▶ [Goal]: In the entries below, the lines from the one with "rock_socket = object_from(rock_solid(GAP" through the one with "if empty is" are to be copied exactly; both ends count.

::: Records for the exercise

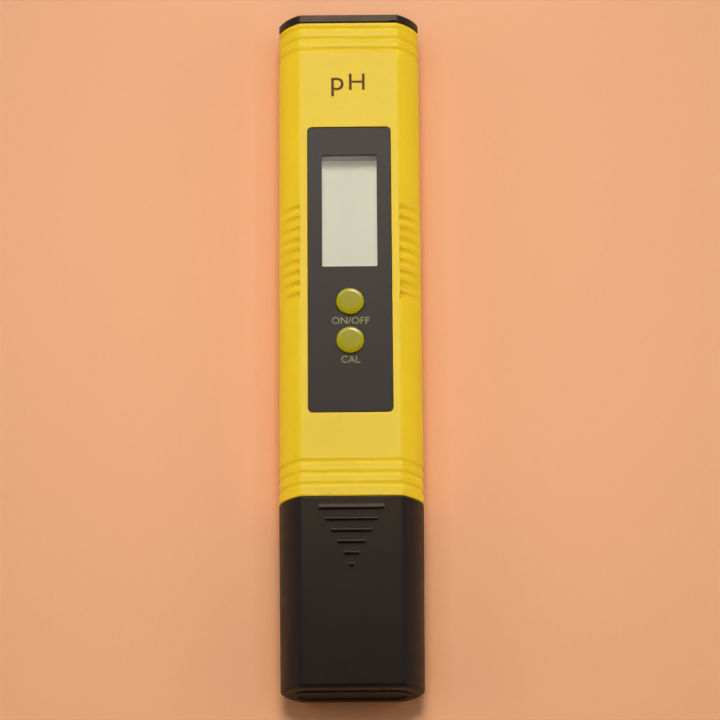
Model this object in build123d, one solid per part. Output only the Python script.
from build123d import *
import math
import os

# A pocket pH meter, lying on its back. Millimetres. X is the width, Y runs along the pen towards its
# battery end, Z is up, out of the face with the display. The origin is the middle of the plane it rests on.

# ---- Driving dimensions ----
LENGTH = 150.0
WIDTH = 30.0
THICKNESS = 12.0
FLAT_WIDTH = 21.06          # the flat front and back faces, between the rounded sides
SIDE_BULGE = 0.66           # how far each side's arc stands out from its chord
CORNER_RADIUS = 1.2         # where a flat face turns into a side
APEX_RADIUS = 0.8           # the side's widest line, where the two shells meet
WALL = 1.6
FIT = 0.05                  # gap between pieces that are fixed together
SLIDE_FIT = 0.12            # gap between pieces that slide
SEAL_GAP = 0.02             # between a rubber ring and the wall it seals
SEAL_ROUNDING = 0.8         # a rubber ring's edge radius, as a share of half its thickness
PAST = 1.0                  # how far a cutting shape runs past the piece it cuts
NEAR = 0.01                 # two places closer than this are the same

TOP_Y = LENGTH / 2
BOTTOM_Y = -LENGTH / 2
BODY_TOP_Y = 73.0           # the yellow body runs between these two
BODY_BOTTOM_Y = -33.9
END_GAP = 0.1               # seam between the body and each black end piece
SEAM_CHAMFER = 0.2

MID_Z = THICKNESS / 2
INNER_FRONT_Z = THICKNESS - WALL
INNER_BACK_Z = WALL

# Grooves moulded into the body
GROOVE_PITCH = 2.46
GROOVE_WIDTH = 1.3
GROOVE_DEPTH = 0.26
GRIP_WIDTH = 1.7
GRIP_DEPTH = 0.9            # at the flat face's edge, and it runs out to nothing at the widest line
GROOVE_SHOULDER = 0.45      # where a groove's side bends, as a share of its half width
GROOVE_SHOULDER_DEPTH = 0.75
END_GROOVES = 3
UPPER_GROOVE_Y = BODY_TOP_Y - 1.4
LOWER_GROOVE_Y = BODY_BOTTOM_Y + 2.55
GRIP_GROOVES = 9
GRIP_CENTRE_Y = 20.3

# The step along both sides where the two shells overlap
LIP_LOW_Y = -19.0
LIP_HIGH_Y = 55.0
LIP_THICKNESS = 0.7
LIP_HEIGHT = 0.8

# Front label, window and display
LABEL_WIDTH = 17.4
LABEL_HEIGHT = 64.0
LABEL_THICKNESS = 0.35
LABEL_RADIUS = 0.9
LABEL_GAP = 0.18            # the open line all round the label
LABEL_Y = 16.47
LABEL_INSET = 0.15          # the label sits this far below the front face
WINDOW_WIDTH = 11.6
WINDOW_HEIGHT = 25.45
WINDOW_RADIUS = 0.25
WINDOW_Y = 29.55
LENS_MARGIN = 1.4
LENS_THICKNESS = 0.65
LCD_WIDTH = 15.0
LCD_HEIGHT = 30.0
LCD_GLASS = 0.9
LCD_LEDGE = 1.2             # the rear glass shows past the front glass by this much at one end
LCD_TOP_Z = THICKNESS - 3.6
FRAME_WALL = 1.5
FRAME_CORNER = 0.5
COLLAR_WALL = 0.65
STRIP_WIDTH = 1.4           # the rubber contact strips under the display's long edges
STRIP_EDGE_GAP = 0.1
STRIP_END_GAP = 0.8

# Buttons
BUTTON_RADIUS = 2.92
BUTTON_PROUD = 0.75
BUTTON_EDGE = 0.2
BUTTON_CROWN_RADIUS = 28.0
BUTTON_TOP_RADIUS = 2.3     # the nearly flat top ends here, and a sloping shoulder runs to the edge
BUTTON_SHOULDER_DROP = 0.28
BUTTON_BEND = 1.2
BUTTON_GAP = 0.08
BUTTON_FLANGE_RADIUS = 3.7
BUTTON_FLANGE = 0.9
BUTTON_HOLE_RADIUS = BUTTON_RADIUS + BUTTON_GAP
BUTTON_STEM_RADIUS = 1.55
ON_OFF_Y = 8.92
CAL_Y = 0.27
BUTTON_TRAVEL = 0.3

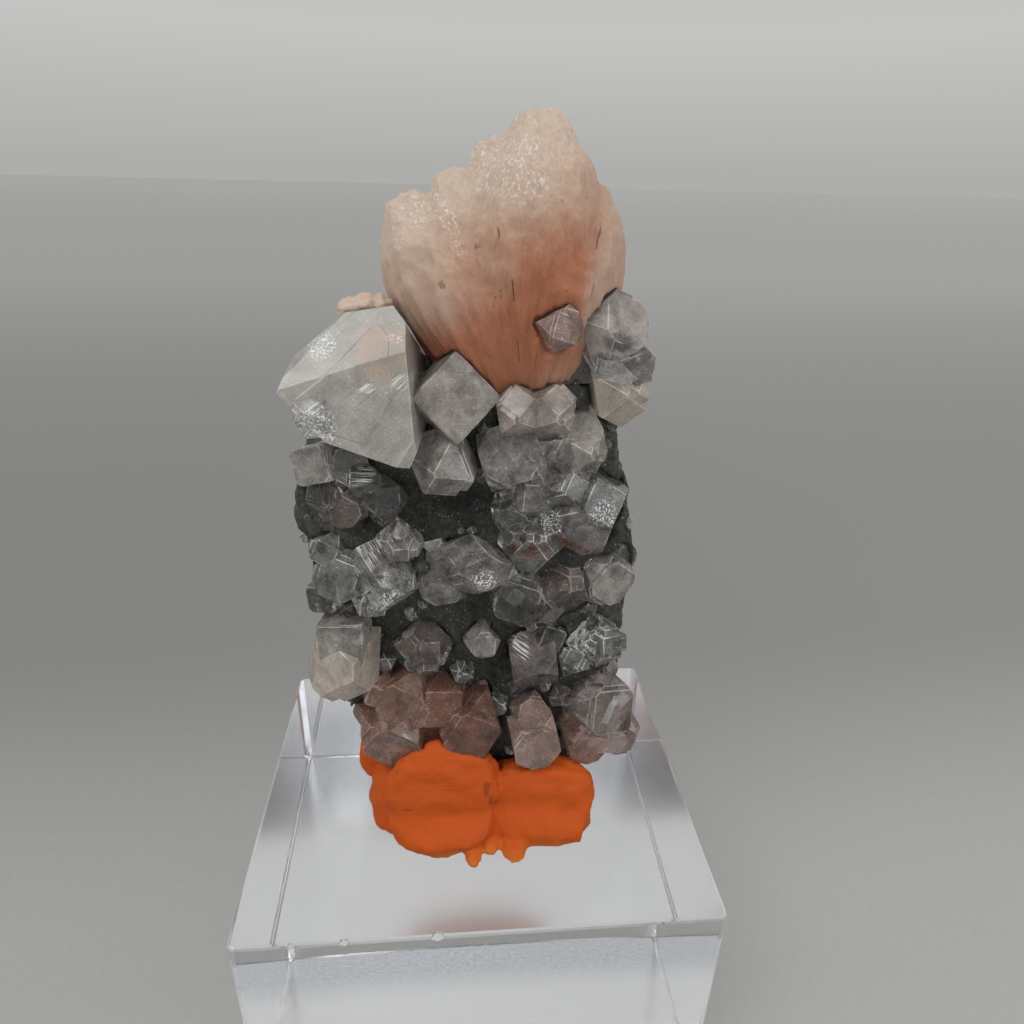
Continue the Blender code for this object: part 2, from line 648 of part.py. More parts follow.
def build():
    clear_scene()
    parts = new_collection("apophyllite_cluster")
    helpers = new_collection("helpers", helper=True)

    clear = new_material("acrylic_clear", (0.86, 0.88, 0.88), 0.05)
    orange = new_material("putty_orange", (0.60, 0.10, 0.015), 0.6)
    dark = new_material("basalt_dark", (0.055, 0.062, 0.055), 0.8)
    peach = new_material("stilbite_peach", (0.55, 0.30, 0.19), 0.55)
    cream = new_material("stilbite_cream", (0.58, 0.46, 0.36), 0.6)
    tones = {
        "apophyllite_milky": (0.42, 0.43, 0.40),
        "apophyllite_left_cubes": (0.22, 0.23, 0.22),
        "apophyllite_striated": (0.24, 0.24, 0.23),
        "apophyllite_lying": (0.30, 0.28, 0.27),
        "apophyllite_right": (0.26, 0.25, 0.25),
        "apophyllite_middle_right": (0.24, 0.22, 0.21),
        "apophyllite_upper_right": (0.30, 0.28, 0.27),
        "apophyllite_on_fan": (0.42, 0.34, 0.30),
        "apophyllite_left_lower": (0.40, 0.37, 0.33),
        "apophyllite_lower_clear": (0.22, 0.20, 0.20),
        "apophyllite_small_bright": (0.34, 0.32, 0.31),
        "apophyllite_brown_prism": (0.16, 0.13, 0.12),
        "apophyllite_right_lower": (0.24, 0.24, 0.24),
        "apophyllite_bottom_left": (0.22, 0.16, 0.14),
        "apophyllite_bottom_cube": (0.30, 0.25, 0.24),
        "apophyllite_bottom_right": (0.24, 0.21, 0.20),
    }
    finish = {name: new_material(name, tone, 0.18) for name, tone in tones.items()}

    block = build_block(parts, helpers)
    block.data.materials.clear()
    block.data.materials.append(clear)

    sockets = build_clusters(parts, helpers, finish)

    fan = build_fan("fan", FAN_LOBES, helpers)
    fan_socket = build_fan("fan_socket", FAN_LOBES, helpers, GAP)
    knob = build_knob("knob", helpers)
    knob_socket = build_knob("knob_socket", helpers, GAP)
    fuse(fan, sockets, "DIFFERENCE")
    fuse(knob, sockets + [fan_socket], "DIFFERENCE")

    rock = object_from(rock_solid(), "rock", helpers)
    fuse(rock, sockets + [fan_socket, knob_socket], "DIFFERENCE")

    rock_socket = object_from(rock_solid(GAP * 1.8), "rock_socket", helpers)
    putty = build_putty(helpers, sockets + [rock_socket])

    show_as_part(fan, "stilbite_fan", helpers, parts, peach)
    show_as_part(knob, "stilbite_knob", helpers, parts, cream)
    show_as_part(rock, "basalt_matrix", helpers, parts, dark)
    show_as_part(putty, "putty", helpers, parts, orange)


build()
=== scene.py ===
"""Looks of an apophyllite cluster with stilbite on basalt, set in putty on a clear block.

Shapes are drawn in millimetres and turned into metres by MM. X runs to the right, Y away from the
front and Z up, and the origin is the middle of the block's base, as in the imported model.
"""

import logging
import math
import random
from collections.abc import Callable, Iterable
from dataclasses import dataclass, field
from enum import Enum
from typing import Any

import bmesh
import bpy
from mathutils import Matrix, Vector, noise
from mathutils.bvhtree import BVHTree


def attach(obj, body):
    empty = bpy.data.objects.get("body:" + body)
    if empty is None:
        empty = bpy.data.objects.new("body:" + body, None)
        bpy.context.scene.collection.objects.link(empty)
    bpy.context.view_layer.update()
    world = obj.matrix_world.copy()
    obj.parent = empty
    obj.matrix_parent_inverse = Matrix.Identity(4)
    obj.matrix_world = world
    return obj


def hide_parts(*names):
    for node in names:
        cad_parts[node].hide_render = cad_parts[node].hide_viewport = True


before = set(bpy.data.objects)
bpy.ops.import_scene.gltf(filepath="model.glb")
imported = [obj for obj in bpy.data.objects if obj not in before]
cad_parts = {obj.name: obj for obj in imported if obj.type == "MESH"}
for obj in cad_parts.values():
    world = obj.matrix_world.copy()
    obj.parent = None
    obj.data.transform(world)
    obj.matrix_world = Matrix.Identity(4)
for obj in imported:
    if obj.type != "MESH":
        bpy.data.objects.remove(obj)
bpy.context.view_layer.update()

MM = 0.001
BODY = "root"
FIRST_SEED = 100
SLIVER = 0.001
Colour = tuple[float, float, float]
Spot = tuple[float, float, float, float]

log = logging.getLogger("specimen")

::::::

▶ [The reply]:
    rock_socket = object_from(rock_solid(GAP * 1.8), "rock_socket", helpers)
    putty = build_putty(helpers, sockets + [rock_socket])

    show_as_part(fan, "stilbite_fan", helpers, parts, peach)
    show_as_part(knob, "stilbite_knob", helpers, parts, cream)
    show_as_part(rock, "basalt_matrix", helpers, parts, dark)
    show_as_part(putty, "putty", helpers, parts, orange)


build()
=== scene.py ===
"""Looks of an apophyllite cluster with stilbite on basalt, set in putty on a clear block.

Shapes are drawn in millimetres and turned into metres by MM. X runs to the right, Y away from the
front and Z up, and the origin is the middle of the block's base, as in the imported model.
"""

import logging
import math
import random
from collections.abc import Callable, Iterable
from dataclasses import dataclass, field
from enum import Enum
from typing import Any

import bmesh
import bpy
from mathutils import Matrix, Vector, noise
from mathutils.bvhtree import BVHTree


def attach(obj, body):
    empty = bpy.data.objects.get("body:" + body)
    if empty is None:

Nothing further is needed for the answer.